PySpark No suitable drivers found for jdbc: mysql: // dbhost

advertisements

I am trying to write my dataframe to a mysql table. I am getting No suitable driver found for jdbc:mysql://dbhost when I try write.

As part of the preprocessing I read from other tables in the same DB and have no issues doing that.

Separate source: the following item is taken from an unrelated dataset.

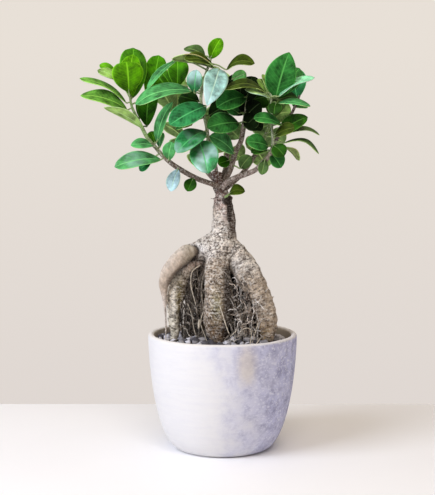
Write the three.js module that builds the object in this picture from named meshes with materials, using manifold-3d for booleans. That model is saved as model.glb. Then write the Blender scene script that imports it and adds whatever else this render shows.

I can do the full run and save the rows to a parquet file so it is definitely reading from the mysql DB.

I am submitting using:

spark-submit --conf spark.executor.extraClassPath=/home/user/Downloads/mysql-connector-java-5.1.35-bin.jar --driver-class-path /home/user/Downloads/mysql-connector-java-5.1.35-bin.jar --jars /home/user/Downloads/mysql-connector-java-5.1.35-bin.jar main.py

And I am writing using:

df.write.jdbc(url="jdbc:mysql://dbhost/dbname", table="tablename", mode="append", properties={"user":"dbuser", "password": "s3cret"})


This is a bug related the the classloader. This is the ticket for it: https://issues.apache.org/jira/browse/SPARK-8463 and this is the pull request for it: https://github.com/apache/spark/pull/6900.

A workaround is to copy mysql-connector-java-5.1.35-bin.jar to every machine at the same location as it is on the driver.